I also remember Ryan and Ronnie.
I believe the Princess Margaret/Dragoon Guards business may have been the original inspiration for the Rutles’ “When You Find The Girl Of Your Dreams In The Arms Of Four Drunken Scotsmen From Hull.”
Then there was the business with John Binden and his party piece with the beer glasses, which amused Margaret greatly. It amused Noel Coward even more…
And didn’t Morrissey title one of his songs after PMarg’s comment about cocaine?
“Interesting Drug”?
check!
NMEWatch: 8 June 1974. Roy Carr is not impressed.
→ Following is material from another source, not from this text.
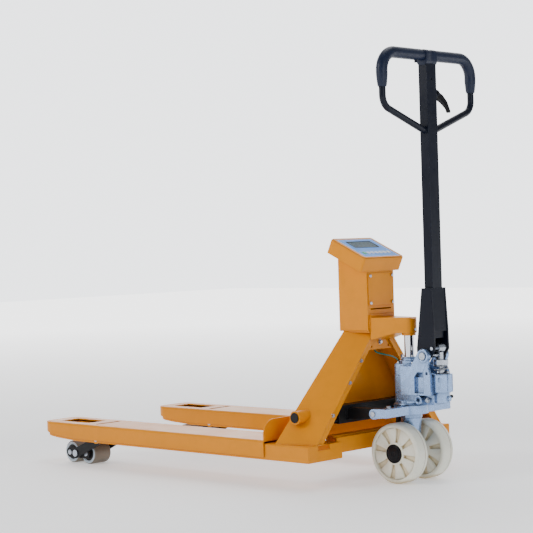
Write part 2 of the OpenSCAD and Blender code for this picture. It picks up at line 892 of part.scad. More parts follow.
module wheel() {
  rr = steer_wheel_diameter / 2;
  w = steer_wheel_width / 2;
  ar = steer_axle_diameter / 2 + rc;
  translate([0, steer_wheel_spacing / 2, axle_z]) rotate([-90, 0, 0]) difference() {
    union() {
      rotate_extrude($fn = 72)
        polygon([[ar, -w], [32, -w], [34, -w + 10], [rr - 16, -w + 10], [rr - 13, -w],
          [rr - 6, -w], [rr, -w + 7], [rr, w - 7], [rr - 6, w], [rr - 13, w],
          [rr - 16, w - 10], [34, w - 10], [32, w - 1], [ar, w - 1]]);
      for (i = [0 : 7]) {
        rotate([0, 0, i * 45 + 22.5]) translate([32, -5, -w + 1])
          cube([rr - 46, 10, 2 * w - 2]);
      }
    }
    translate([0, 0, -w - 5]) cylinder(h = 2 * w + 10, r = ar);
  }
}

module wheel_l() {
  color("ivory") base() side(-1) wheel();
}

module wheel_r() {
  color("ivory") base() side(1) wheel();
}

module cap_ring() {
  difference() {
    union() {
      ycyl(0, axle_z, wheel_out - 1, wheel_out + 3.5, 28);
      ycyl(0, axle_z, wheel_out + 3, wheel_out + 5, 25);
    }
    ycyl(0, axle_z, wheel_out - 2, wheel_out + 2, steer_axle_diameter / 2 + 3);
  }
}

module hub_cap_l() {
  color("black") base() side(-1) cap_ring();
}

module hub_cap_r() {
  color("black") base() side(1) cap_ring();
}

module handle_pin() {
  color("gray") base() {
    ycyl(hp_x, hp_z, -53, 53, handle_pin_diameter / 2);
    ycyl(hp_x, hp_z, -54, -50.5, handle_pin_diameter / 2 + 3);
    ycyl(hp_x, hp_z, 50.5, 54, handle_pin_diameter / 2 + 3);
  }
}

module bracket_side() {
  difference() {
    xz_plate(30, 36) hull() {
      translate([hp_x, hp_z]) circle(18);
      translate([57, hp_z + 12]) square([4, 10]);
      translate([hr_x, hr_z - 2]) circle(9);
      translate([80, 576]) square([34, 2]);
      translate([116, 440]) square([5, 20]);
    }
    ycyl(hp_x, hp_z, 20, 60, handle_pin_diameter / 2 + rc);
    ycyl(hr_x, hr_z, 20, 60, 5 + rc);
  }
}

module handle_bracket() {
  color("midnightblue") base() {
    side(1) bracket_side();
    side(-1) bracket_side();
    // Front and rear webs around the post.
    xz_plate(-31, 31) polygon([[57.8, 402], [62, 402], [81.8, 552], [81.8, 577], [80.4, 577],
      [80.4, 574]]);
    xz_plate(-31, 31) polygon([[112.2, 450], [119, 450], [113.5, 577], [112.2, 577]]);
    for (a = [-1, 1]) {
      box(81, 113, a > 0 ? post_width / 2 + 0.2 : -31, a > 0 ? 31 : -post_width / 2 - 0.2,
        470, 577);
    }
  }
}

module handle_roller() {
  color("silver") base() {
    ycyl(hr_x, hr_z, -39, 39, 5);
    ycyl(hr_x, hr_z, -14, 14, 12);
  }
}

module handle_post() {
  d = post_depth / 2;
  w = post_width / 2;
  color("midnightblue") base() difference() {
    union() {
      box(post_x - d, post_x + d, -w, w, 430, crossbar_height - loop_tube_diameter / 2 + 2);
      // Lugs of the control lever.
      for (x = [post_x - 11, post_x + 6]) {
        xz_lug(x, 5);
      }
    }
    box(post_x - d + 3, post_x + d - 3, -w + 3, w - 3, 425, crossbar_height - 20);
    xcyl(0, crossbar_height - 70, post_x, post_x + d + 5, 3);
    xcyl(ctl_y, ctl_z, post_x - 20, post_x + 20, 4 + rc);
    translate([0, 0, crossbar_height]) rotate([90, 0, 0])
      translate([post_x, 0, -60]) cylinder(h = 120, r = loop_tube_diameter / 2 + rc);
    for (a = [-1, 1]) {
      side(a) loop_leg(loop_tube_diameter / 2 + rc);
    }
  }
}

module xz_lug(x, t) {
  yz_plate(x, x + t) hull() {
    translate([ctl_y, ctl_z]) circle(8);
    translate([post_width / 2 - 1, ctl_z - 12]) square([1, 24]);
  }
}

ly = loop_width / 2;
lz0 = crossbar_height - 225;
la = 19.7;
lrb = 40;
lrt = 55;
lt = lrb * tan((90 - la) / 2);
lzv = lz0 + (ly - 12) * tan(la);

// Lower slanting tube of the loop.
module loop_leg(r) {
  translate([post_x, 12, lz0]) rotate([-90 + la, 0, 0])
    cylinder(h = (ly - 12) / cos(la) - lt + 0.4, r = r);
}

module elbow(cy, cz, a0, a1, rb, r) {
  translate([post_x, cy, cz]) rotate([90, 0, 90]) rotate([0, 0, a0])
    rotate_extrude(angle = a1 - a0) translate([rb, 0]) circle(r);
}

module loop_half(r) {
  loop_leg(r);
  elbow(ly - lrb, lzv + lt, -(90 - la), 0, lrb, r);
  zcyl(post_x, ly, lzv + lt - 0.4, crossbar_height - lrt + 0.4, r);
  elbow(ly - lrt, crossbar_height - lrt, 0, 90, lrt, r);
  ycyl(post_x, crossbar_height, ly - lrt - 50, ly - lrt + 0.4, r);
}

module handle_loop() {
  color("midnightblue") base() {
    side(1) loop_half(loop_tube_diameter / 2);
    side(-1) loop_half(loop_tube_diameter / 2);
    ycyl(post_x, crossbar_height, -ly + lrt + 25, ly - lrt - 25, loop_tube_diameter / 2);
    zcyl(post_x, -54, crossbar_height - loop_tube_diameter / 2 - 14, crossbar_height - 6, 4);
  }
}

module grip_outer(r) {
  zcyl(post_x, ly, crossbar_height - 95, crossbar_height - lrt, r);
  elbow(ly - lrt, crossbar_height - lrt, 0, 90, lrt, r);
  ycyl(post_x, crossbar_height, 66, ly - lrt, r);
}

module grip() {
  g = grip_diameter / 2;
  r = loop_tube_diameter / 2 + rc;
  difference() {
    union() {
      grip_outer(g);
      translate([post_x, ly, crossbar_height - 100]) cylinder(h = 6, r1 = g - 4, r2 = g);
    }
    translate([post_x, ly, crossbar_height - 105]) cylinder(h = 50, r = r);
    elbow(ly - lrt, crossbar_height - lrt, 0, 90, lrt, r);
    ycyl(post_x, crossbar_height, 60, ly - lrt, r);
    zcyl(post_x, ly, crossbar_height - 60, crossbar_height - lrt, r);
  }
}

module grip_l() {
  color("black") base() side(-1) grip();
}

module grip_r() {
  color("black") base() side(1) grip();
}

module control_lever() {
  color("black") base() {
    yz_plate(post_x - 5, post_x + 5) {
      hull() {
        translate([ctl_y, ctl_z]) circle(8);
        translate([ctl_y + 26, ctl_z - 8]) circle(6);
      }
      hull() {
        translate([ctl_y + 26, ctl_z - 8]) circle(6);
        translate([ctl_y + 48, ctl_z - 26]) circle(5);
      }
      hull() {
        translate([ctl_y + 48, ctl_z - 26]) circle(5);
        translate([ctl_y + 62, ctl_z - 51]) circle(4.5);
      }
    }
    xcyl(ctl_y, ctl_z, post_x - 13, post_x + 13, 4);
  }
}

channel_l();
channel_r();
cross_member();
bulkhead();
yoke();
ram();
platform_l();
platform_r();
load_cells();
arm_pins();
rocker_pins();
cell_cables();
column_shell();
column_cover();
head_shell();
face_panel();
display();
key_1();
key_2();
key_3();
key_4();
key_5();
key_6();
key_7();
rocker();
push_rod_l();
push_rod_r();
roller_arm_l();
roller_arm_r();
bogie_pin_l();
bogie_pin_r();
bogie_l();
bogie_r();
roller_lf();
roller_lb();
roller_rf();
roller_rb();
thrust_plate();
thrust_pins();
pump_body();
plunger();
plunger_spring();
release_lever();
steer_column();
steer_axle();
wheel_l();
wheel_r();
hub_cap_l();
hub_cap_r();
handle_pin();
handle_bracket();
handle_roller();
handle_post();
handle_loop();
grip_l();
grip_r();
control_lever();
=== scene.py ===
import math
import bmesh
import bpy
from mathutils import Matrix, Vector


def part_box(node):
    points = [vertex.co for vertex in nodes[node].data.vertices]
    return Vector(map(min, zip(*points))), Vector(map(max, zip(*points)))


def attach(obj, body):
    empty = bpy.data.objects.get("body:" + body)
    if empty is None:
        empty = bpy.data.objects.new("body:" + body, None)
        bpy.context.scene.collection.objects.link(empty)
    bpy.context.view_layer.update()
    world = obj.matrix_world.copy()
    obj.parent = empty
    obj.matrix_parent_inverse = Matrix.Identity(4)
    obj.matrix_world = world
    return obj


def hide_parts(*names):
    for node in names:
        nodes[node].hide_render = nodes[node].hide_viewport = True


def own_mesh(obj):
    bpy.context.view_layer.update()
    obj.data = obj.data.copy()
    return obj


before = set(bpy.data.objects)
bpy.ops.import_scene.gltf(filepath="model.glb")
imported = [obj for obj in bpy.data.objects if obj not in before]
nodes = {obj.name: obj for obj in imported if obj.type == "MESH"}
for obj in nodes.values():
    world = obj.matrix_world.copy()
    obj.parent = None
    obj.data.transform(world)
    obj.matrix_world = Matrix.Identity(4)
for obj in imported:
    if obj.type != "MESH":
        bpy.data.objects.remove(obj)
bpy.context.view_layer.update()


def mid(node):
    lo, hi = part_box(node)
    return (Vector(lo) + Vector(hi)) / 2


def mm(v):
    return v / 1000.0


# Every X below is counted from the steering axis.
X0 = mid("ram").x
SIDES = ((-1, "l"), (1, "r"))

# Sizes of the truck in millimetres, as its CAD has them.
FORK_Y = 262.5
PLATFORM_TOP_Z = 140.0
CHANNEL_TOP_Z = 130.0
WING_TOP_Z = 450.0
PLATE_TOP_Z = 229.0
WHEEL_RADIUS = 90
WHEEL_HALF = 25
WHEEL_LINE_OFFSET = 10
ROLLER_RADIUS = 37
ROLLER_HALF = 35
BOGIE_FACE_Y = 46.3
HANDLE_X = 97.0
CROSSBAR_Z = 1262.0
LOOP_Y = 211.0
LOOP_BEND = 55.0
GRIP_RADIUS = 17.0
CELL_X = (-983.0, -410.0)
CELL_SCREW_STEP = 28.0
CABLE_RADIUS = 2.6
HEAD_CENTRE = (-160, 0, 681)
HEAD_TILT = 25.0
HEAD_FACE = 23.0
KEY_PITCH = 19.0
PLUNGER_X = 117
PLUNGER_CUP_RADIUS = 33
PUMP_PIN = (88, 0, 379)
VALVE = (64, 0, 249)
ROCKER_FACE_X = -134.6


def P(x, y, z):
    """A point given in millimetres from the steering axis."""
    return Vector((X0 + mm(x), mm(y), mm(z)))


# ---------------------------------------------------------------- camera
def add_camera():
    f_px, width_px = 1595.8, 533.0
    yaw, pitch, roll = 0.7589, -0.0164, -0.0307
    fwd = Vector((-math.sin(yaw), math.cos(yaw), 0))
    right = Vector((math.cos(yaw), math.sin(yaw), 0))
    up = Vector((0, 0, 1))
    c, s = math.cos(pitch), math.sin(pitch)
    fwd, up = fwd * c + up * s, up * c - fwd * s
    c, s = math.cos(roll), math.sin(roll)
    right, up = right * c + up * s, up * c - right * s
    data = bpy.data.cameras.new("camera")
    data.sensor_width = 36.0
    data.lens = 36.0 * f_px / width_px
    data.clip_end = 100
    cam = bpy.data.objects.new("camera", data)
    bpy.context.scene.collection.objects.link(cam)
    m = Matrix((right, up, -fwd)).transposed().to_4x4()
    m.translation = P(2979.1, -3751.4, 732.8)
    cam.matrix_world = m
    bpy.context.scene.camera = cam


add_camera()


# ---------------------------------------------------------------- materials
def new_mat(name):
    m = bpy.data.materials.new(name)
    m.use_nodes = True
    return m, m.node_tree, m.node_tree.nodes["Principled BSDF"]


def add(nt, kind, **values):
    n = nt.nodes.new(kind)
    for k, v in values.items():
        if k in n.inputs.keys():
            n.inputs[k].default_value = v
        else:
            setattr(n, k, v)
    return n


def coords(nt, scale=None):
    tc = add(nt, "ShaderNodeTexCoord")
    if scale is None:
        return tc.outputs["Object"]
    mp = add(nt, "ShaderNodeMapping")
    mp.inputs["Scale"].default_value = scale
    nt.links.new(tc.outputs["Object"], mp.inputs["Vector"])
    return mp.outputs["Vector"]


def noise(nt, vec, scale, detail=3.0, rough=0.5):
    n = add(nt, "ShaderNodeTexNoise", Scale=scale, Detail=detail, Roughness=rough)
    nt.links.new(vec, n.inputs["Vector"])
    return n.outputs["Fac"]


def remap(nt, value, a, b, c, d):
    n = add(nt, "ShaderNodeMapRange")
    n.inputs["From Min"].default_value = a
    n.inputs["From Max"].default_value = b
    n.inputs["To Min"].default_value = c
    n.inputs["To Max"].default_value = d
    nt.links.new(value, n.inputs["Value"])
    return n.outputs["Result"]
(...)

“Of all this week’s one hundred or so releases. this is by far the best example of calculated formula-selling. Simply take hold of that Mud-stained Tiger Feet beat, give it a Resurrection Shuffle, deck it out with the usual trade mark trappings, let it loose, sit back and watch it plough up the charts.”
No single of the week. Also reviewed;
Mott The Hoople – Foxy Foxy
The Drifters – Kissin’ In The Back Row Of The Movies
Roy Wood – Going Down The Road
Leo Sayer – One Man Band
mY FAVOURITE Gary Glitter song, aside from You Belong To Me + Papa Oom Mow Mow.
I Know, You Know…
Gary Glitter is still one of my favourite performers. I’m 26 now, and I remember feeling so betrayed in the 90s when it all came to light, but, I do still feel the media have something dodgy going on there, I still believe he was setup somewhere along the way.
I play his tracks all the time and I couldn’t give a f what people think about it!
I have zero memory of this and if it wasn’t GG bellowing I’d rate it more highly. Fortunately the arrangement swallows up hi voice in the stomping wall of sound to make this his best number 1 – although not quite in the same league as RnR Pt 1
Not a great song in my opinion. The beat is there, but for me there’s not much to cling onto here. 4/10.